Friday, April 14, 2006

My Military Experience in the Peace Corps

As I said in my profile, I served in the Peace Corps before serving in the US Army in the sixties. I arrived in Allahabad, India in September 1962 and not long after I arrived, war broke out between India and China over the positions of the borders between them. I was teaching printing technology at a government of India printing college near the Ganges River. Immediately upon the war news hitting the papers and radio, the principal of my college called me down to his office. He wanted me to take charge of air raid drills and supervise the digging of trenches around the hostel for students to jump into if we came under Chinese air attack.

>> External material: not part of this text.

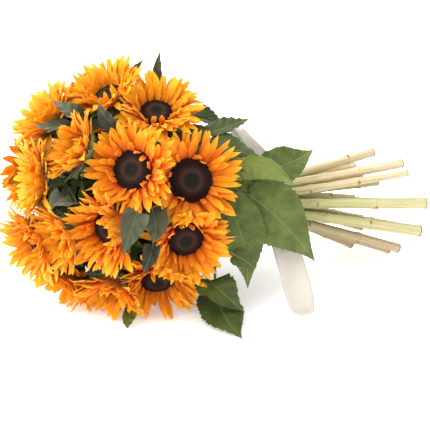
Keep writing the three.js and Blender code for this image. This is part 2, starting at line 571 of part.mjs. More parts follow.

I pointed out to him that I was a Peace Corps Volunteer and not trained for what he wanted me to accomplish. He replied, “You’re an American. You know what to do.”

Arranging air raid drills in that Indian College wasn’t easy. When I was in high school in the fifties in Floral Park, New York, we’d line up in the school hallways and face our lockers during air raid drill. But hallways in Indian schools and other institutions are usually on the outside of the buildings, open to the outside. Birds came in the classrooms from the hallways and open windows. I managed to arrange a few drills inside the classrooms away from windows and doors.

But my greatest failing came in supervising those trenches being dug. I enlisted the students to dig them and they were very enthusiastic about it, so it didn’t take long. Then one night we had a visitor for supper, another American about 10 years older than me who was a Fulbright Scholar. When conversation waned, I invited him to admire my trenches.

“Walt,” he said, “You have a big problem here. Your trenches are all in a straight line. Students seeking refuge in them would be mowed down by a plane on a strafing run. You need zigzag trenches.”

The next day I ordered new, zigzag trenches.